Victorian Flower Motifs
Their Symbolism & Hidden Messages
Learn Their Symbolism & Hidden Messages
Samplers throughout history have been a method of recording information, learning about stitch technique and recording patterns. But samplers are also decorative art, and by the 17th century, English stitchers were incorporating subtly shaded colors with the embellishment of silk and metallic threads into their samplers, as well as combining small designs of flowers and animals.
As sampler making moved into the schools in the late 17th and 18th centuries, design styles continued to change. Alphabets and verses were added, along with pictorial elements such as architectural motifs, landscapes and large potted plants. In addition, 18th-century English “needle painting” pictures began with a series of arcadian scenes and exotic flowers and animals, and became widely popular.

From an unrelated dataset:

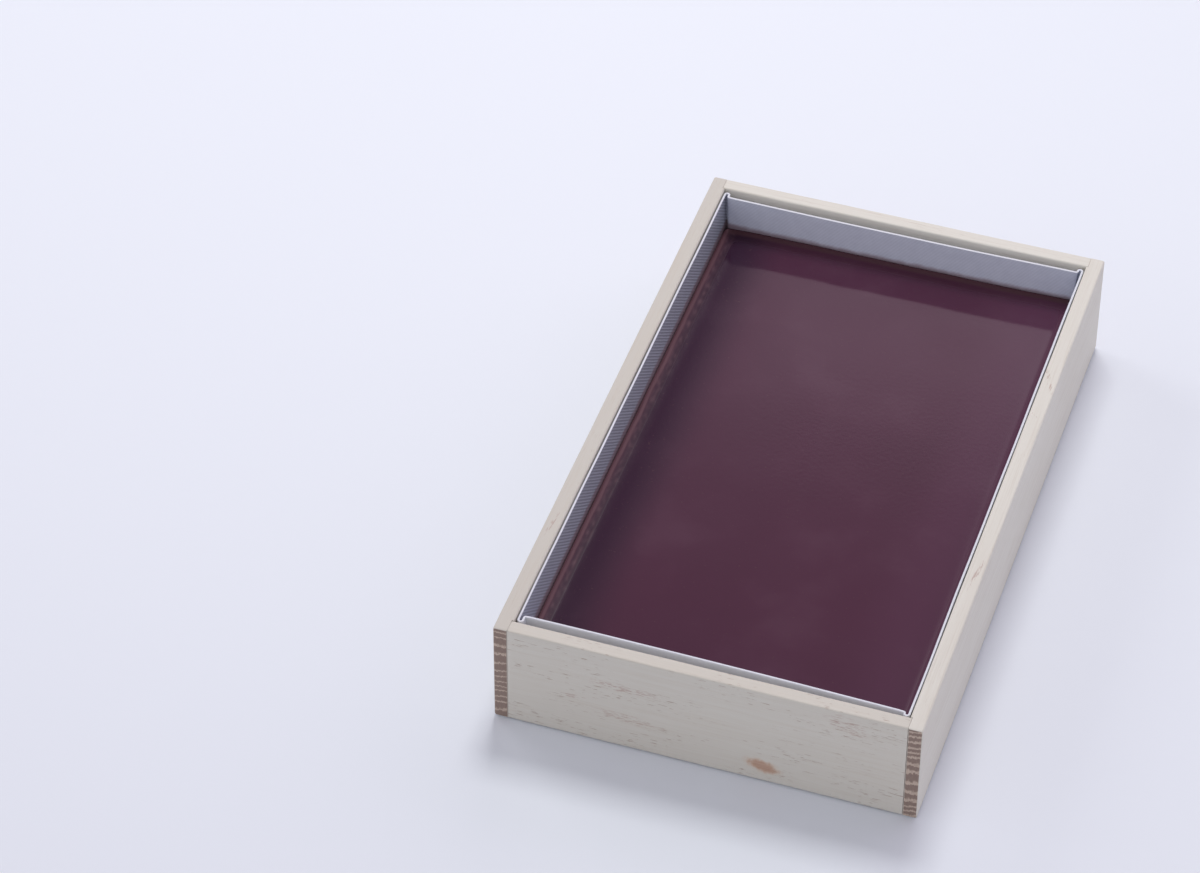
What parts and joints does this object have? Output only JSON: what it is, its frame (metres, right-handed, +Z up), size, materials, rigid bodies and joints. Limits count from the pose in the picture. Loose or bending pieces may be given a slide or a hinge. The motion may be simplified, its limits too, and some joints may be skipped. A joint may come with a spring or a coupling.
{
  "type": "yokan in a wooden box",
  "caption": "Soft red bean yokan set in a low open wooden box: a dark glossy slab whose edge climbs the walls of a folded coated-paper tray.",
  "frame": {"origin": "middle of the box's underside", "axes": "+X across the width to the right, +Y along the length from the front end to the back end, +Z up"},
  "size_m": [0.12, 0.199, 0.034],
  "materials": {
    "wood": "matte",
    "paper": "satin",
    "yokan": "gloss"
  },
  "bodies": {
    "root": {"box_side_left": "wood", "box_side_right": "wood", "box_end_front": "wood", "box_end_back": "wood", "box_bottom": "wood", "paper_tray": "paper", "yokan": "yokan"}
  },
  "joints": []
}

Many women sought methods of covert communication and expression through their needlework of floral designs. Needlework provided the means of artistic expression, creating an avenue through which to communicate what otherwise could not be said. For example: A woman might apply her needle to a difficult lilac pattern as a meditation on humility, or she might work through a marigold-pansy theme as a way to come to grips with thoughts on grief.
The language of flowers, or floriography, is a means of clandestine communication through the use or arrangement of flowers. Interest in floriography soared in Victorian England. Gifts of blooms, plants and specific floral arrangements were used to send a coded message to the recipient, allowing the sender to express feelings which could not be spoken aloud in Victorian society. Armed with flower dictionar- ies, Victorians often exchanged small “talking bouquets” called nosegays or tussie-mussies which could be worn or carried as a fashion accessory.
The first dictionary of floriography appeared in 1819 when Madame Louise Cortambert, writing under the pen name Charlotte de Latour, wrote Le
Langage des Fleurs, or The Language of Flowers. This publication was the first to include an A–Z list of flowers and their assigned symbolic meaning, listing them according to the season and month of their blooming.
One of the most familiar of the language-of-flowers books is George Routleadge & Sons’ edition, which was illustrated by Kate Greenway. First published in 1884, it continues to be reprinted to this day.
Flowers chosen for their symbolic meanings began to appear in numerous forms of needlework. For example, lily of the valley was considered the flower of the evening, symbolizing a “return to happiness.” An orange blossom was of symbolic importance in Victorian society, representing marriage, fertility and eternal love. It was frequently used in bridal costumes in that era. The
Ladies Treasury, Vol. 32 (October 1880) states “A spray of orange blossom can adorn upon a dress or as a wreath in the hair.”
Queen Victoria wore a wreath of orange blossoms over her veil for her own wedding in 1840. As a present for their sixth wedding anniversary, Albert gave Victoria a wreath of white porcelain orange blossoms with gold leaves on a braided black velvet band with silk ribbon ties at the back. The wreath included four oranges made from green enamel, representing the four children they had at the time. Queen Victoria loved the gift, writing in her diary that “it was such a lovely wreath and such a dear kind thought of Albert’s.” The queen wore pieces of the parure (a matched set of jewelry or ornaments) for all their wedding anniversaries until Albert’s death in 1861. It was never to be worn by anyone else after her death, and the pieces currently reside in the Royal Collection solely for display.
The Margaret Moffat 1896 Sampler (see photo at right) embodies the traditional interest and love of flowers, having the typical sampler embellishments of alphabet, sequential numbers and floral motifs. Flowers are a symbol of femininity, and deft hands that worked silent needles brought out the best of inspired young women and their decorative art. Margaret’s use of vibrantly colored silks imbues a joy of botany and flowers. Originally stitched in silk threads from Northern England, Margaret had the means to access fine materials.
Flowers in needlework were popular and prolific for their overall aesthetic and design appeal, as well as for society’s knowledge of their symbolic meanings. From British royalty to the forest and gardens of Northern England, young women of the Victorian era embraced the language of flowers for their own handwork and for the quiet coded message they wished to convey with their chosen floral textile designs.
Whether recipient or sender, the expression of feelings can be heard through the silent meaning of each chosen floret and bloom.